# Exercise description:
Give back, unchanged, the line with "The Blender code", the line with "# domed heads", and every line between them, and no other line.

# Extracted entries:
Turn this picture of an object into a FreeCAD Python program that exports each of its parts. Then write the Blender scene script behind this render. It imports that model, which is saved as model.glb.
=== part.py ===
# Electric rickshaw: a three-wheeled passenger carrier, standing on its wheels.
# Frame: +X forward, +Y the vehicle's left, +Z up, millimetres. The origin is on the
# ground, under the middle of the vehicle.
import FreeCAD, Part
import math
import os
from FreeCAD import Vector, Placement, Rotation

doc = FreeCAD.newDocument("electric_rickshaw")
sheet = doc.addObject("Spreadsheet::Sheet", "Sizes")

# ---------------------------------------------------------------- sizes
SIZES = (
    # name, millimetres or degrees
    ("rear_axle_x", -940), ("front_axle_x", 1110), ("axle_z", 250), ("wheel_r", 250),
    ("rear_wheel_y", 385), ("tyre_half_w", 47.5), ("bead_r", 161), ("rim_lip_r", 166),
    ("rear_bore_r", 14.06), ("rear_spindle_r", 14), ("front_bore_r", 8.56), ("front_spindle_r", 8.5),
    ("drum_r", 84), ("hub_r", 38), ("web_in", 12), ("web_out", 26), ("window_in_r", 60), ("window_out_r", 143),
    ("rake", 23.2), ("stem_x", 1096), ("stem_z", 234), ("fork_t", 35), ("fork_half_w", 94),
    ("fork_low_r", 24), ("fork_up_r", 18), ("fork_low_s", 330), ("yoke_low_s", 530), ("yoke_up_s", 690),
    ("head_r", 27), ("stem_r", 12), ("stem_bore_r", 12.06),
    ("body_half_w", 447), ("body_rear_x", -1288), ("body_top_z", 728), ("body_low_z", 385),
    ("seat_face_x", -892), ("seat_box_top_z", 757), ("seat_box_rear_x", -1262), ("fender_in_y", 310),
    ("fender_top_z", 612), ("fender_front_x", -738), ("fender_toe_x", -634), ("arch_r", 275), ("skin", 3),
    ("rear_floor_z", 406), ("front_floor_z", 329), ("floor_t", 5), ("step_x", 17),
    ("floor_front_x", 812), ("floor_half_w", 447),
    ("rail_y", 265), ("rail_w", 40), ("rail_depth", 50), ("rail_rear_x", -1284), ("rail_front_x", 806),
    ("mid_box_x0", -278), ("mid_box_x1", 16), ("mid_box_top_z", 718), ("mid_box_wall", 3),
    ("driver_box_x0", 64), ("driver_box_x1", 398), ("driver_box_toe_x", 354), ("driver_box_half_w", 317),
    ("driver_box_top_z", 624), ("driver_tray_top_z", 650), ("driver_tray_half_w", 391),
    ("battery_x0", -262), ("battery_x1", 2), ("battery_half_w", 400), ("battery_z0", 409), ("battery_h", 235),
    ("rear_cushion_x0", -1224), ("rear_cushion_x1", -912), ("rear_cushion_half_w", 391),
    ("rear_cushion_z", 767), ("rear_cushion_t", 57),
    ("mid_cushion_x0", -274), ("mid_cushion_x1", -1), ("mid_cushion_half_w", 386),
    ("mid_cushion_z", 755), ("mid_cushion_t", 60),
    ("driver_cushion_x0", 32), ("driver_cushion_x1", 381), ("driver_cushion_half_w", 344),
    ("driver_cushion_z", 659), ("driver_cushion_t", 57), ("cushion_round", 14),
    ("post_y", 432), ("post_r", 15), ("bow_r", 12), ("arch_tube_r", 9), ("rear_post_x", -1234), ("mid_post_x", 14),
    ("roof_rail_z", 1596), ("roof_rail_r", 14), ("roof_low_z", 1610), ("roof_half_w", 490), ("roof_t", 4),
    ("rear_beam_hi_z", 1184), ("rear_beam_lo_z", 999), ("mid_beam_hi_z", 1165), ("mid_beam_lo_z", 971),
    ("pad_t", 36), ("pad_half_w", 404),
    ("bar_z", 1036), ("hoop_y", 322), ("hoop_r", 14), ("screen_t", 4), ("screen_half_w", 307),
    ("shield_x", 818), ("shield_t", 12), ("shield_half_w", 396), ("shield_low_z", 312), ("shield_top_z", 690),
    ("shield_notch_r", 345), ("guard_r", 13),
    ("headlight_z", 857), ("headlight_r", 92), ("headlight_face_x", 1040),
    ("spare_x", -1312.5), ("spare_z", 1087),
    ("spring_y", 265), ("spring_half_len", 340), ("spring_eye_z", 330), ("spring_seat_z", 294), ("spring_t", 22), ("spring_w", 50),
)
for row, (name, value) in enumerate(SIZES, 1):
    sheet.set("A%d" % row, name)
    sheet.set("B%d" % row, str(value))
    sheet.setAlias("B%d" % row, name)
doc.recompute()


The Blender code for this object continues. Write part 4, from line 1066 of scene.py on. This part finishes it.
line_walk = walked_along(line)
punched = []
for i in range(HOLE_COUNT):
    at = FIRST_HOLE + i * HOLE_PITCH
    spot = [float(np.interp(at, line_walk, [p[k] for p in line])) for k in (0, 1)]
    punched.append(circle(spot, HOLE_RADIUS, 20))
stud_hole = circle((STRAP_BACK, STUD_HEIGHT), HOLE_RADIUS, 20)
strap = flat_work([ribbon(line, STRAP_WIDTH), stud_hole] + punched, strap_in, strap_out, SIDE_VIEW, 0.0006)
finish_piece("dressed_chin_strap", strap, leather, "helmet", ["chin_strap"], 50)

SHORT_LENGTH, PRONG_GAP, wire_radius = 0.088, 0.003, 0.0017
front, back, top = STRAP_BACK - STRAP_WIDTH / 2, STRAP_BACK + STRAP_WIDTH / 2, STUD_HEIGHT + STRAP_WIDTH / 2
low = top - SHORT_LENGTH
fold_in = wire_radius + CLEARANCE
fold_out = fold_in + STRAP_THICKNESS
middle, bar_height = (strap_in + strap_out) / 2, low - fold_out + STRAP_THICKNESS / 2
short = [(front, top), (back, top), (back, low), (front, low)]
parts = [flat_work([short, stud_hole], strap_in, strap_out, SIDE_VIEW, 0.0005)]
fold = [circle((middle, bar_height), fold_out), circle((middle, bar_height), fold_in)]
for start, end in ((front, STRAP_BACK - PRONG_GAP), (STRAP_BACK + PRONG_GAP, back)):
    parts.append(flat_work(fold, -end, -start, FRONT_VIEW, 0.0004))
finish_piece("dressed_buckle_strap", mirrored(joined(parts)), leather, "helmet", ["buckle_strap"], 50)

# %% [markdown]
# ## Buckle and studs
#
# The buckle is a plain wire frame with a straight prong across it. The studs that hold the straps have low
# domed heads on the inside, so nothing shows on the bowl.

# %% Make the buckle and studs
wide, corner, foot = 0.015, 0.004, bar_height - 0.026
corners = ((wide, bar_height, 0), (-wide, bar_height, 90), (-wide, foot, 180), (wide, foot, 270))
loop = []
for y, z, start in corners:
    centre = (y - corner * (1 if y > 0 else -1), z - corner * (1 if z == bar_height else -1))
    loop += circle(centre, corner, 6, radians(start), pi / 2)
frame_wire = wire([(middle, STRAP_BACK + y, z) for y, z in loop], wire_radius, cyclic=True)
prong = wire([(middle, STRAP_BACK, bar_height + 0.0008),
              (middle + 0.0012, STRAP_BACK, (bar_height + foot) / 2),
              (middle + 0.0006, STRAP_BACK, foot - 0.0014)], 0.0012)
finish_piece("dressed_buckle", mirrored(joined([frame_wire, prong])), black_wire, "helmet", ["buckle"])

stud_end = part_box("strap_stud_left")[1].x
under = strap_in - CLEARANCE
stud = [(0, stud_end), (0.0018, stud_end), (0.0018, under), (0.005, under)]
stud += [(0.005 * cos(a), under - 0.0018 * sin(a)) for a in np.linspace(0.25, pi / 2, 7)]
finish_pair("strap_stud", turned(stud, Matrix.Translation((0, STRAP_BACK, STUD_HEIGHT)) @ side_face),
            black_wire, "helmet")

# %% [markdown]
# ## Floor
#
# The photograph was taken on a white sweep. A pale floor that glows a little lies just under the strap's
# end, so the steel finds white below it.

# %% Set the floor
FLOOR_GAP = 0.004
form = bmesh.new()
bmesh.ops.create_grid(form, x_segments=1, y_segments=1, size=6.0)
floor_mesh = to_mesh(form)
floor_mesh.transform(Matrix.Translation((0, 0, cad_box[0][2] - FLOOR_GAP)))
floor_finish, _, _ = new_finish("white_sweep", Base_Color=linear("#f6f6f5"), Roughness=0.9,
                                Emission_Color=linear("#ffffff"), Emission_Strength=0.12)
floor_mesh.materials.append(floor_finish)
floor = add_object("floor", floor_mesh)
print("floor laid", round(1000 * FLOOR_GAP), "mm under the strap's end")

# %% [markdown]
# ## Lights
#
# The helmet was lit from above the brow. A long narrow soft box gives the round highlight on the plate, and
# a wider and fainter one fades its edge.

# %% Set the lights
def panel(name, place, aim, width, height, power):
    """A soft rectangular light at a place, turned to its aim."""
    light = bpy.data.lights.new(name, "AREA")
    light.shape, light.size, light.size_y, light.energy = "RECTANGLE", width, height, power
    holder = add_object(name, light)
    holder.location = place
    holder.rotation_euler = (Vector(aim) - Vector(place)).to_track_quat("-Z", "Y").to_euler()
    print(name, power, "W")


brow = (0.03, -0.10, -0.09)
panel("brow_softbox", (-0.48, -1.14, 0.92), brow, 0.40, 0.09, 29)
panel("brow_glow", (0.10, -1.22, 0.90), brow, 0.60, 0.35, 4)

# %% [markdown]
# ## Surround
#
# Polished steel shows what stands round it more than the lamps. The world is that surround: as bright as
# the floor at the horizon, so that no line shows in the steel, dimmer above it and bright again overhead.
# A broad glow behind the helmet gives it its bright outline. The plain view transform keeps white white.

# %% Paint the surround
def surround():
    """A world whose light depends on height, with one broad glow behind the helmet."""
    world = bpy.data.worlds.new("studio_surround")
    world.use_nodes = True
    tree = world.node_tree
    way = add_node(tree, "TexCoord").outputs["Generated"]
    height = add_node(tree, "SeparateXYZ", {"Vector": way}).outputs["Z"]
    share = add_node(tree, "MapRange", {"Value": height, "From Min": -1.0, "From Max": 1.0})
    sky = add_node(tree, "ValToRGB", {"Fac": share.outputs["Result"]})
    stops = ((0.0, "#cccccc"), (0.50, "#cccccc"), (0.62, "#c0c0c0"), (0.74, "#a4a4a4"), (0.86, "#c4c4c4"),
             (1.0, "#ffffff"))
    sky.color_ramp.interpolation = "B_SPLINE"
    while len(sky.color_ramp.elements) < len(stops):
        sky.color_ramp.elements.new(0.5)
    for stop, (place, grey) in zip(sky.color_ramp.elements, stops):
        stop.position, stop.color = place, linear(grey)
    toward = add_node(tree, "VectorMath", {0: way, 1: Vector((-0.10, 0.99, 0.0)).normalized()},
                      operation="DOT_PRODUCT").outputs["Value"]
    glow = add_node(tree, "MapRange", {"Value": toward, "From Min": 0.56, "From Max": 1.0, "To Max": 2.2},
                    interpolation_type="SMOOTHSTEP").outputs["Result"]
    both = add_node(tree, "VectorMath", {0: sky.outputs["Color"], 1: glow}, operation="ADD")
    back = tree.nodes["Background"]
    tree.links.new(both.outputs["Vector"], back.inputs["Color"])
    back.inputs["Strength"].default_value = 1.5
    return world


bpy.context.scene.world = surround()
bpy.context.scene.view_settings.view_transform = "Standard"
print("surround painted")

# Result of the exercise:
The Blender code for this object continues. Write part 4, from line 1066 of scene.py on. This part finishes it.
line_walk = walked_along(line)
punched = []
for i in range(HOLE_COUNT):
    at = FIRST_HOLE + i * HOLE_PITCH
    spot = [float(np.interp(at, line_walk, [p[k] for p in line])) for k in (0, 1)]
    punched.append(circle(spot, HOLE_RADIUS, 20))
stud_hole = circle((STRAP_BACK, STUD_HEIGHT), HOLE_RADIUS, 20)
strap = flat_work([ribbon(line, STRAP_WIDTH), stud_hole] + punched, strap_in, strap_out, SIDE_VIEW, 0.0006)
finish_piece("dressed_chin_strap", strap, leather, "helmet", ["chin_strap"], 50)

SHORT_LENGTH, PRONG_GAP, wire_radius = 0.088, 0.003, 0.0017
front, back, top = STRAP_BACK - STRAP_WIDTH / 2, STRAP_BACK + STRAP_WIDTH / 2, STUD_HEIGHT + STRAP_WIDTH / 2
low = top - SHORT_LENGTH
fold_in = wire_radius + CLEARANCE
fold_out = fold_in + STRAP_THICKNESS
middle, bar_height = (strap_in + strap_out) / 2, low - fold_out + STRAP_THICKNESS / 2
short = [(front, top), (back, top), (back, low), (front, low)]
parts = [flat_work([short, stud_hole], strap_in, strap_out, SIDE_VIEW, 0.0005)]
fold = [circle((middle, bar_height), fold_out), circle((middle, bar_height), fold_in)]
for start, end in ((front, STRAP_BACK - PRONG_GAP), (STRAP_BACK + PRONG_GAP, back)):
    parts.append(flat_work(fold, -end, -start, FRONT_VIEW, 0.0004))
finish_piece("dressed_buckle_strap", mirrored(joined(parts)), leather, "helmet", ["buckle_strap"], 50)

# %% [markdown]
# ## Buckle and studs
#
# The buckle is a plain wire frame with a straight prong across it. The studs that hold the straps have low
# domed heads on the inside, so nothing shows on the bowl.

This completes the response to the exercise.